Task brief: Copy verbatim the material from its first line to the line that holds "socket.default_value = value", including that line.

--- Start Data section ---

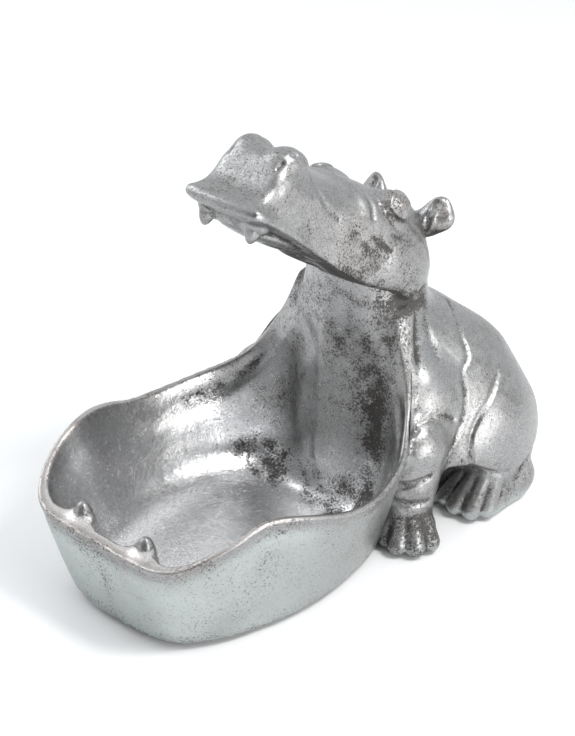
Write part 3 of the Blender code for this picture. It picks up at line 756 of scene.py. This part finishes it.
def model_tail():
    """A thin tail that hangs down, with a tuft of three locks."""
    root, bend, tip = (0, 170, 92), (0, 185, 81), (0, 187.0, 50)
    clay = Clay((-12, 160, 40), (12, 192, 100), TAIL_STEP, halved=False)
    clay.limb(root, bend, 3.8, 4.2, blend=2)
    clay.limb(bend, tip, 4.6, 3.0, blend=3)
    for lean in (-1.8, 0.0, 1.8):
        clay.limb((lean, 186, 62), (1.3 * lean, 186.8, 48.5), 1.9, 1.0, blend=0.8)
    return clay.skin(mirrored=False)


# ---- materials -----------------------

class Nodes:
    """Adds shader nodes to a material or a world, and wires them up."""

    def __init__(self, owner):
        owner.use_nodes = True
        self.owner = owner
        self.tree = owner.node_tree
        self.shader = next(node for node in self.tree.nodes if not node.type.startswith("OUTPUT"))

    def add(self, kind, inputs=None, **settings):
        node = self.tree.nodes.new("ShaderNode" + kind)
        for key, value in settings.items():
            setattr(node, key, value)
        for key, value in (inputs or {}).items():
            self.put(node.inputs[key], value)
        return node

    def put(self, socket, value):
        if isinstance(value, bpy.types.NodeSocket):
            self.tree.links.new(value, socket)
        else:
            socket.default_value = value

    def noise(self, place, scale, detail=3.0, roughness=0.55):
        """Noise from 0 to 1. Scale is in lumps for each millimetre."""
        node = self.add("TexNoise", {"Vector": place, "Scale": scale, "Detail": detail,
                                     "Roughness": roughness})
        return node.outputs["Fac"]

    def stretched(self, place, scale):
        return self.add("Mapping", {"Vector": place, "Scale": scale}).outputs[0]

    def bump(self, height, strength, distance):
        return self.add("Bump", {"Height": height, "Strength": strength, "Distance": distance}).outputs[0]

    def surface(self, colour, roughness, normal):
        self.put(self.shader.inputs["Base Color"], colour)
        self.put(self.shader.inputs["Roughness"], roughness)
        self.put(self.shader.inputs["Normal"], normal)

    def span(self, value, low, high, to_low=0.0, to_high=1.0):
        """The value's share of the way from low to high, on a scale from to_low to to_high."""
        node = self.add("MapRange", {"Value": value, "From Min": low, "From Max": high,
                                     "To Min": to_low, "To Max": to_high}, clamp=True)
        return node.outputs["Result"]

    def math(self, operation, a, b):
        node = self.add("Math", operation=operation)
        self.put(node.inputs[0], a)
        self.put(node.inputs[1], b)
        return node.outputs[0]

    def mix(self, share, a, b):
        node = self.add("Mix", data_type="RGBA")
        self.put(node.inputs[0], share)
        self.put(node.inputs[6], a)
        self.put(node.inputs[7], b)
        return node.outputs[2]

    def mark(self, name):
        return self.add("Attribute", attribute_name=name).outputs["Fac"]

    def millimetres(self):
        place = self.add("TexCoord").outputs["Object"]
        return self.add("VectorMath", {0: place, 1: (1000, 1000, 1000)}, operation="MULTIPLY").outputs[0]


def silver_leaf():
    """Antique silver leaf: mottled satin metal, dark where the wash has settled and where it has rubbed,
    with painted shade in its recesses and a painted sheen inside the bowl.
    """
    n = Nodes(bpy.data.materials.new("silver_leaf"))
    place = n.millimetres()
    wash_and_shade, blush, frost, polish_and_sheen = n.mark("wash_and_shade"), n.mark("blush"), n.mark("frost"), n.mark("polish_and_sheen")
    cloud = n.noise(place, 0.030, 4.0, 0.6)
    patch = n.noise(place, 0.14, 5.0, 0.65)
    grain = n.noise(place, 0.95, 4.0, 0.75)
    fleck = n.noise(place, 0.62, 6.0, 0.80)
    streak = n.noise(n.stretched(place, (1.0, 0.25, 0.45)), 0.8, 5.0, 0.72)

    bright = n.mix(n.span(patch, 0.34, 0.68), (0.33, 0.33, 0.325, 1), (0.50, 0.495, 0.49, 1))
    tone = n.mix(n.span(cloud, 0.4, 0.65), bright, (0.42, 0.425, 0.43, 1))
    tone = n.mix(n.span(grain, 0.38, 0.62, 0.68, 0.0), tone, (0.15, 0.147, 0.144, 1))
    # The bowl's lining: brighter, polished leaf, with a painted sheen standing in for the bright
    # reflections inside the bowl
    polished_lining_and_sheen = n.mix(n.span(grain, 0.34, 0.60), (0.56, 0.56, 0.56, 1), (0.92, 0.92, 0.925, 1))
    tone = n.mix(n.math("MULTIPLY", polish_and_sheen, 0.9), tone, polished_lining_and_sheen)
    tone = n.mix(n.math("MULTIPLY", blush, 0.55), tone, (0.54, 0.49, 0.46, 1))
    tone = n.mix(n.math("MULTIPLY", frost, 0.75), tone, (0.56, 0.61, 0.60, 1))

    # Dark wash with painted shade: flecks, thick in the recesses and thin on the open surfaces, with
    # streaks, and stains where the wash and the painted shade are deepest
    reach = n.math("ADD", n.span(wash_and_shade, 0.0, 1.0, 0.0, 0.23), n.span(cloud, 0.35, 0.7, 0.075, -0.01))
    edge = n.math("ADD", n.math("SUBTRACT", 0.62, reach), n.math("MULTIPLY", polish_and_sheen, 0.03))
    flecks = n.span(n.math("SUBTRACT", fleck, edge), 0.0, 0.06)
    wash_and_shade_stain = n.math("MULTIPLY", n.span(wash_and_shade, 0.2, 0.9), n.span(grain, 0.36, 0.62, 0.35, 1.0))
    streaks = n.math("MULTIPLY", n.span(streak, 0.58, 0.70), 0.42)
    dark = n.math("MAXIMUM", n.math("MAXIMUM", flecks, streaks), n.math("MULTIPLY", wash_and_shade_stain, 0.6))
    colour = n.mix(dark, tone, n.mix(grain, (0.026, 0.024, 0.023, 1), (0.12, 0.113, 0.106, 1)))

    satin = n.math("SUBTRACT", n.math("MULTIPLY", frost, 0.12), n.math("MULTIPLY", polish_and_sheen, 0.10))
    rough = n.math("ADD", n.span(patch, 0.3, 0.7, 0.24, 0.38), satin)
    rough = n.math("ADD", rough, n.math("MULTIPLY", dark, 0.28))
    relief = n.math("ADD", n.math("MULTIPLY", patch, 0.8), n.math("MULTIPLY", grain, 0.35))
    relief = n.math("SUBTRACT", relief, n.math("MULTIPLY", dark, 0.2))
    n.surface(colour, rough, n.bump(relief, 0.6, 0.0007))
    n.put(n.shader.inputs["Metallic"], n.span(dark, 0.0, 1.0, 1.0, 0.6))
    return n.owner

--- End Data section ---

Task answer:
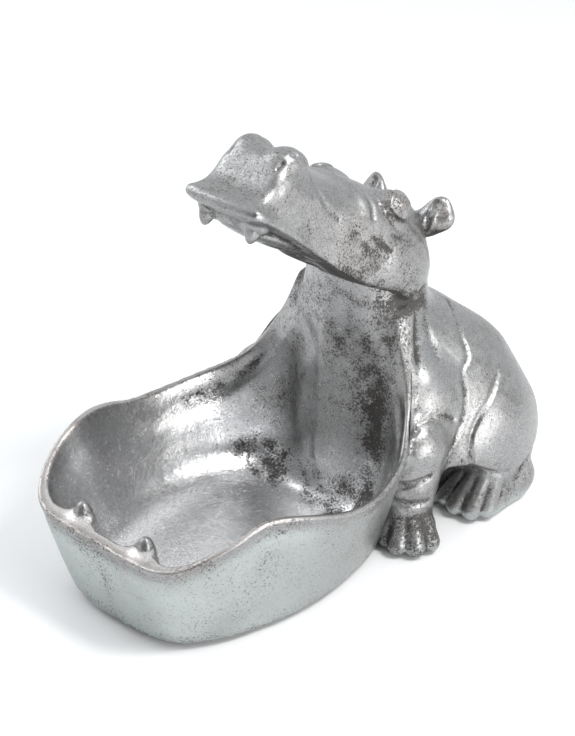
Write part 3 of the Blender code for this picture. It picks up at line 756 of scene.py. This part finishes it.
def model_tail():
    """A thin tail that hangs down, with a tuft of three locks."""
    root, bend, tip = (0, 170, 92), (0, 185, 81), (0, 187.0, 50)
    clay = Clay((-12, 160, 40), (12, 192, 100), TAIL_STEP, halved=False)
    clay.limb(root, bend, 3.8, 4.2, blend=2)
    clay.limb(bend, tip, 4.6, 3.0, blend=3)
    for lean in (-1.8, 0.0, 1.8):
        clay.limb((lean, 186, 62), (1.3 * lean, 186.8, 48.5), 1.9, 1.0, blend=0.8)
    return clay.skin(mirrored=False)


# ---- materials -----------------------

class Nodes:
    """Adds shader nodes to a material or a world, and wires them up."""

    def __init__(self, owner):
        owner.use_nodes = True
        self.owner = owner
        self.tree = owner.node_tree
        self.shader = next(node for node in self.tree.nodes if not node.type.startswith("OUTPUT"))

    def add(self, kind, inputs=None, **settings):
        node = self.tree.nodes.new("ShaderNode" + kind)
        for key, value in settings.items():
            setattr(node, key, value)
        for key, value in (inputs or {}).items():
            self.put(node.inputs[key], value)
        return node

    def put(self, socket, value):
        if isinstance(value, bpy.types.NodeSocket):
            self.tree.links.new(value, socket)
        else:
            socket.default_value = value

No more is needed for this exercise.